TASK PROMPT: Show each line from the listing that includes the word "starting".

AVAILABLE RECORDS:

+ + + + + + +

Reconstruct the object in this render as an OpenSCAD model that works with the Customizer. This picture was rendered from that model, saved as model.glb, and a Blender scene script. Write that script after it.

+ + + + + + +

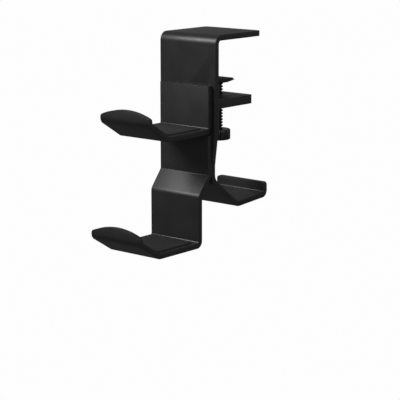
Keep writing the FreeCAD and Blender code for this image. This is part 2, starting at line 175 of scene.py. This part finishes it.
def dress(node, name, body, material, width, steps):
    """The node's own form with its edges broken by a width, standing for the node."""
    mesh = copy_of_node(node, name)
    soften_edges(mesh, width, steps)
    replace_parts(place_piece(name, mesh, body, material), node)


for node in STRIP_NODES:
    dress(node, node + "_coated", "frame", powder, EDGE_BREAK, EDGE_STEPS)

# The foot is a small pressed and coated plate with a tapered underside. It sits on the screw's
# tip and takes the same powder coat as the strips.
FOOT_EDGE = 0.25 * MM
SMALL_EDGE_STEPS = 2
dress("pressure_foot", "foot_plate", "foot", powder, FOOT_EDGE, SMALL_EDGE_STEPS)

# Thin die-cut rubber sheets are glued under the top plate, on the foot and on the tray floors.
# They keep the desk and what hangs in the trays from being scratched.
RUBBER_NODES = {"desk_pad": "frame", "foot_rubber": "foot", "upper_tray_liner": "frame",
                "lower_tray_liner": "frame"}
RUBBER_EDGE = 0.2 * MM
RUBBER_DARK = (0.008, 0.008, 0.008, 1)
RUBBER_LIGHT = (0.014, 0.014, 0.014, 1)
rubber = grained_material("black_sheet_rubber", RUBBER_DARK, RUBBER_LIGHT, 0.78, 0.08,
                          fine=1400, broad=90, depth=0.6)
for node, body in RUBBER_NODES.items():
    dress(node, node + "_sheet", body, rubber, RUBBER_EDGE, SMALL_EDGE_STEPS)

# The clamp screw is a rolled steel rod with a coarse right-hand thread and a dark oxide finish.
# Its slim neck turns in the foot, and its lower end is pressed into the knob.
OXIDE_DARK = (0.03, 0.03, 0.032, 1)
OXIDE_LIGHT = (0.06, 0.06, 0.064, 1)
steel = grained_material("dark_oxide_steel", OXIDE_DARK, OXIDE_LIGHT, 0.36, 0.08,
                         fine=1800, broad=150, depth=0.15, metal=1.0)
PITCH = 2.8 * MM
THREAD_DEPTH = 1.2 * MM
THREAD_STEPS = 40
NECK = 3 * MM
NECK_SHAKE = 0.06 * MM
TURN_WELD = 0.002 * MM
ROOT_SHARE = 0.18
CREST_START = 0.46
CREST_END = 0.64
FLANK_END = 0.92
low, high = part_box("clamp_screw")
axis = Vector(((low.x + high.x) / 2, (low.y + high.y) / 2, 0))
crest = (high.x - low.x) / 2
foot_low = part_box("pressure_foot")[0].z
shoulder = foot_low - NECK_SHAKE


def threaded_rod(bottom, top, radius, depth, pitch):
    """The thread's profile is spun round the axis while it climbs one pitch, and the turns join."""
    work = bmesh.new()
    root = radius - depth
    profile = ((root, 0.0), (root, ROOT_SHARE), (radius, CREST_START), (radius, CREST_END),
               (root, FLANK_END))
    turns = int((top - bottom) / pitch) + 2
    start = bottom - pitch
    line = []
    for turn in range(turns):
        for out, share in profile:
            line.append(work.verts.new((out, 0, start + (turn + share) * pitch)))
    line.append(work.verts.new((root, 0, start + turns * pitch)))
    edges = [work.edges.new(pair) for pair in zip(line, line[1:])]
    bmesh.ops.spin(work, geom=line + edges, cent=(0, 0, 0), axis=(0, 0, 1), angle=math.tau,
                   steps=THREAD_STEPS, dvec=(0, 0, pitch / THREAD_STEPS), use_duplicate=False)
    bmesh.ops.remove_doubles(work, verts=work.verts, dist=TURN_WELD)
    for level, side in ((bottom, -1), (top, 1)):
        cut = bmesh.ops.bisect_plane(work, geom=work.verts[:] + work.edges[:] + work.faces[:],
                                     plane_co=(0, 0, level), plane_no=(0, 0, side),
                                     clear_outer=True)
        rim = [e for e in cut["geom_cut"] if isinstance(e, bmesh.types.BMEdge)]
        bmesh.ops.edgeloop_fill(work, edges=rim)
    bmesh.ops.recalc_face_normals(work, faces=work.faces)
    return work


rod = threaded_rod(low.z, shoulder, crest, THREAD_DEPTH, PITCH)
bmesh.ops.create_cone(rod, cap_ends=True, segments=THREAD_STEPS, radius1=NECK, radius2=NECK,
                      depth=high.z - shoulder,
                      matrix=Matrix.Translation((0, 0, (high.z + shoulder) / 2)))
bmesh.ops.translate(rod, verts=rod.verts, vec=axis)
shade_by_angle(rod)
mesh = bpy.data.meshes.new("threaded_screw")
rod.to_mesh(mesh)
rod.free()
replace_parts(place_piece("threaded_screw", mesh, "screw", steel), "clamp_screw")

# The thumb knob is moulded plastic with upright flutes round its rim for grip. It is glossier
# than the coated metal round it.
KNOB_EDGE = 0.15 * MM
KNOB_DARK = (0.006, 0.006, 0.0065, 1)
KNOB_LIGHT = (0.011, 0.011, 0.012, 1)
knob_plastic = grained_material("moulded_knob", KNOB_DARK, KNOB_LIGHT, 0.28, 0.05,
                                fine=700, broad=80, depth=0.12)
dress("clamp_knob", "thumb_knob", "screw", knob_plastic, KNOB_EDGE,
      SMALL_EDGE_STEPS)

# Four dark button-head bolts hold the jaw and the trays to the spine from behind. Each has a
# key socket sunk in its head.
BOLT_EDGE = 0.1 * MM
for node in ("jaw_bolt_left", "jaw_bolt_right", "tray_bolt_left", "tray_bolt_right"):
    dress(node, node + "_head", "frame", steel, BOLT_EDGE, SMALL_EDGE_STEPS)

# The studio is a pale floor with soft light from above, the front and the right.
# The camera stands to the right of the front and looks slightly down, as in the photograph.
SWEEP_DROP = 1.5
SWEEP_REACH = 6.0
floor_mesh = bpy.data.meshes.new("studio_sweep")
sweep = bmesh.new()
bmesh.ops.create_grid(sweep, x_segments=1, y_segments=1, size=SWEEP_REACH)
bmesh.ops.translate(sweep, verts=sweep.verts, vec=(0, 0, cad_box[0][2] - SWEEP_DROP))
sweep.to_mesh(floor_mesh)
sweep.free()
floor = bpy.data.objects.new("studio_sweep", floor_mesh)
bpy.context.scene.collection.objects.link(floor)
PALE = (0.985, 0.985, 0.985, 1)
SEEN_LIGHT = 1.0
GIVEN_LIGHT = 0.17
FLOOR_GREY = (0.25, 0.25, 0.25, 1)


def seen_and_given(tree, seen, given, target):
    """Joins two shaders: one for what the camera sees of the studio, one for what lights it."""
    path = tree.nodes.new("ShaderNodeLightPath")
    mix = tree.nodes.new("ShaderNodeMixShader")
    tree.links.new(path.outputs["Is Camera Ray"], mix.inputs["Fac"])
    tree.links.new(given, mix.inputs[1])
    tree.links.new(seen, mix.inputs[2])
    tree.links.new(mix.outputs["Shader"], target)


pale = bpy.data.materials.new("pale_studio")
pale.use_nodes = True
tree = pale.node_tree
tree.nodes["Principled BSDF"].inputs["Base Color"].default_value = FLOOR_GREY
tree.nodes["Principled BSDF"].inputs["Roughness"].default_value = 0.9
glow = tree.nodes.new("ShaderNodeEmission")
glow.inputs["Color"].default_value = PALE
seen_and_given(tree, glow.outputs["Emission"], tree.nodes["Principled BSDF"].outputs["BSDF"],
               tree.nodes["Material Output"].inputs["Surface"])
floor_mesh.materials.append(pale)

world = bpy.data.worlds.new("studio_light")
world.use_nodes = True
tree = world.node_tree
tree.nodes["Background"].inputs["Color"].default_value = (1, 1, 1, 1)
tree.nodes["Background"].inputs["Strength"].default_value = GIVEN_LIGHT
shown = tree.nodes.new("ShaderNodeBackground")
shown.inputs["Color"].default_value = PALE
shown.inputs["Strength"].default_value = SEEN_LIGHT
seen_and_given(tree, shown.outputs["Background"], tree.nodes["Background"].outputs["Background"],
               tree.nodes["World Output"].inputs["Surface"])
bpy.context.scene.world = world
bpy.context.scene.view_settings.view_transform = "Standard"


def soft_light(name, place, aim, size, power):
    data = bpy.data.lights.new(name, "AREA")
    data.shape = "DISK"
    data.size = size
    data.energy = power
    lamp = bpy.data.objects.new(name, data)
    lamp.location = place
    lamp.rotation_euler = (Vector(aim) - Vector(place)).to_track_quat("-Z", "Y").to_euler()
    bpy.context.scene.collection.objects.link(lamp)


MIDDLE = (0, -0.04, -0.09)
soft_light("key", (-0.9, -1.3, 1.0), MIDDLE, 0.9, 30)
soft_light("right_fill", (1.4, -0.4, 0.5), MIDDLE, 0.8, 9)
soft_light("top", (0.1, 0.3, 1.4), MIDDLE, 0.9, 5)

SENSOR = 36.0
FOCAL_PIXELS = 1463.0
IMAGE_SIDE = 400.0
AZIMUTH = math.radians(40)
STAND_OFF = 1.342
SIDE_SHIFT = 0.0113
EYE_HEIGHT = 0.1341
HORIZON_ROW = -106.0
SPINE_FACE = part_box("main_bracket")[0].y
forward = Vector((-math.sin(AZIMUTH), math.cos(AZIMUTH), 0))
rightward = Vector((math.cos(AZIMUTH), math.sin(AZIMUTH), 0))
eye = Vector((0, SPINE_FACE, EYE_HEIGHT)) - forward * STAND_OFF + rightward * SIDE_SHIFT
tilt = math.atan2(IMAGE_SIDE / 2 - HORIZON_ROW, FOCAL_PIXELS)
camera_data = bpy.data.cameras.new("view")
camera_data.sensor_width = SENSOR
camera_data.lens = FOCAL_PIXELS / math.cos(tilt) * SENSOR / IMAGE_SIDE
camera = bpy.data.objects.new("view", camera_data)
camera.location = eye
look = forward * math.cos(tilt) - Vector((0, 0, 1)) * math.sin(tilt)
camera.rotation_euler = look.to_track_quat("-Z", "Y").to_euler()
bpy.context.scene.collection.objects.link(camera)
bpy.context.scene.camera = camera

+ + + + + + +

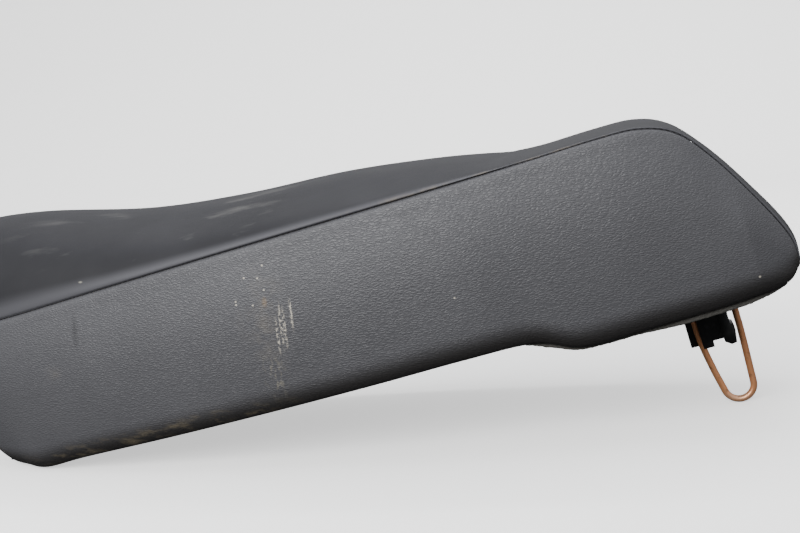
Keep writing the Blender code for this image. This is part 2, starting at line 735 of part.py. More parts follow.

+ + + + + + +

THE RESULT:
Keep writing the FreeCAD and Blender code for this image. This is part 2, starting at line 175 of scene.py. This part finishes it.
Keep writing the Blender code for this image. This is part 2, starting at line 735 of part.py. More parts follow.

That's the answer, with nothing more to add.